日本地球惑星科学連合2018年大会

講演情報

[EJ] ポスター発表

セッション記号 S (固体地球科学) » S-SS 地震学

[S-SS08] 活断層と古地震

2018年5月22日(火) 15:30 〜 17:00 ポスター会場 (幕張メッセ国際展示場 7ホール)

コンビーナ:小荒井 衛(茨城大学理学部理学科地球環境科学コース)、近藤 久雄(産業技術総合研究所 活断層・火山研究部門)、道家 涼介(神奈川県温泉地学研究所、共同)、松多 信尚(岡山大学大学院教育学研究科)

[SSS08-P22] 的石牧場1断層におけるGPR探査結果とトレンチ調査結果との対比

*中埜 貴元1宇根 寛1佐藤 浩2 (1.国土交通省国土地理院、2.日本大学)

キーワード:GPR探査、トレンチ調査、的石牧場1断層、2016年熊本地震、阿蘇外輪山北西部

はじめに:平成28年(2016年)熊本地震(Mj 7.3)では,阿蘇外輪山北西部において多数の線状の地表変位が干渉SARにより検出され,その多くは地震に伴う応力場の変化により二次的に生じた南北方向の伸張に伴う半地溝状の正断層群的な変動によるものと考えられている(Fujiwara et al., 2016).これらの線状の地表変位は,既知の活断層(九州活構造研究会編,1989);中田・今泉,2002)に沿って現れた一方で,地形的に断層変位地形が認められない位置にも多数現れた.そこで,(1)既知の活断層に沿って干渉SARにより線状の地表変位が検出され,現地でも地表変位が確認された地点と,(2)断層変位地形が認められない場所で干渉SARにより線状の地表変位が検出され,現地でも地表変位が確認された地点,の2つのケースにおいて,詳細な地形や浅部地下構造における変位の累積性の有無及びその特徴を調査している.本発表では,ケース(1)に該当する的石牧場1断層(鈴木ほか,2017)の調査地点におけるGPR(Ground Penetrating Radar)探査結果と,同地点のトレンチ調査結果との対比に基づく解釈を報告する.

結果と考察:的石牧場1断層地区のトレンチ実施予定地において,GPR探査(Sensors & Software社製Noggin Plus,アンテナ中心周波数250MHz)を実施した結果,断層の南側(沈降側)の地下3~4m付近に明瞭な反射面がみられ,それが断層に近づくほどより深部へ傾斜していた.これは,Fujiwara et al. (2016)が指摘する半地溝状の正断層の上盤側に位置する堆積層(火山砕屑物または沖積層)が,正断層運動に伴って累積的に沈降していることを示すと考えられる.断層部でのトレンチ調査の結果,地下3m付近でAso-4火砕流堆積物(89ka;松本ほか,1991)と推定される火山砕屑物が現れたため,GPR探査における明瞭な反射面は,この上面を捉えているものと考えられる.GPR探査では,断層を示す明瞭な構造は検出できなかったが,この火山砕屑物を示す明瞭な反射面が途切れる位置に断層が存在している可能性が考えられる.
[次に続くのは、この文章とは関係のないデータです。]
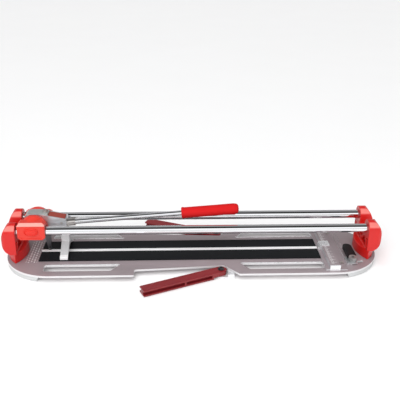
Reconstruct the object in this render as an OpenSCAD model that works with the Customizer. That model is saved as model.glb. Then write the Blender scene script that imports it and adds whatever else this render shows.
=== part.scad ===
// Manual tile cutter with two guide bars, a sliding carriage and swing-out side arms.
// Millimetres, +Z up. The origin is on the floor under the middle of the base.
// X runs along the guide bars, and -Y is the side that the user stands on.
// Positions along X are measured from a datum half the nominal base length in from the
// left end; centred() then moves every piece so that the tool's middle is at the origin.

/* [Base] */
// Nominal length of the base plate: twice the distance from the datum to the left end
base_length = 864; // [840:1:900]
// How much further out the right end stands than the left end
end_shift = 8; // [4:0.5:10]
// Width of the base plate
base_width = 226; // [222:1:232]
// Thickness of the base plate
plate_thickness = 5; // [4:0.5:6]
// Height of the underside of the base plate above the floor
plate_lift = 11; // [11:0.5:12]
// Left end of the tile pads
pad_start = -353; // [-354:1:-340]
// Right end of the tile pads, at the fence
pad_end = 302.4; // [290:0.1:302.4]
// Outer edge of each tile pad, from the middle line
pad_reach = 47; // [40:1:52]
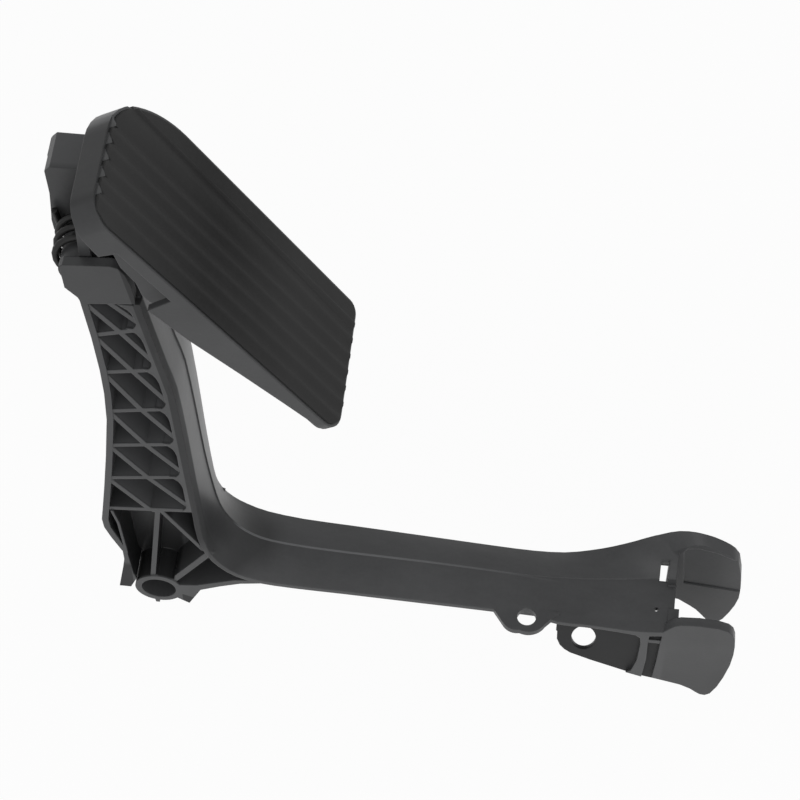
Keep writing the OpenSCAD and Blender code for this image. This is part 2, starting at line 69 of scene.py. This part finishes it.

まとめと課題:熊本地震に伴い地表変位が生じた的石牧場1断層を横切る測線でGPR探査を実施した結果,地下3~4m付近の地層が断層に向かって傾斜する構造が検出でき,半地溝状の正断層運動に伴う累積的な変位(沈降)の可能性が示された.今後,トレンチ調査結果の解釈をもとに,GPR探査結果のより詳細な解釈を試みたい.

謝辞:本研究で使用したGPR探査装置は,名古屋大学の鈴木康弘教授よりお借りしました.トレンチ調査においては,(財)電力中央研究所の小村慶太朗研究員および千葉大学大学院理学研究科金田研究室の学生諸氏,日本大学大学院理工学研究科(地理学専攻)の大学院生諸氏,山形大学の八木浩司教授に多大なる協力を賜りました.本研究の一部は,JSPS科研費JP17K01234(研究代表者:佐藤浩)の助成を受けたものです.ここに記して感謝申し上げます.

引用文献: Fujiwara et al. (2016): Small displacement linear surface ruptures of the 2016 Kumamoto earthquake sequence detected by ALOS-2 SAR interferometry, Earth, Planets and Space, 68:160.;九州活構造研究会編(1989):九州の活構造.東京大学出版会,553p.;中田・今泉(2002):活断層詳細デジタルマップ.東京大学出版会.;鈴木ほか(2017):1:25,000活断層図 布田川・日奈久断層帯とその周辺「阿蘇」,国土地理院.松本ほか(1991):阿蘇火山岩類のK-Ar年代測定-火山層序との整合性と火砕流試料への適応-.日本火山学会1991年度秋季大会講演予稿集,73.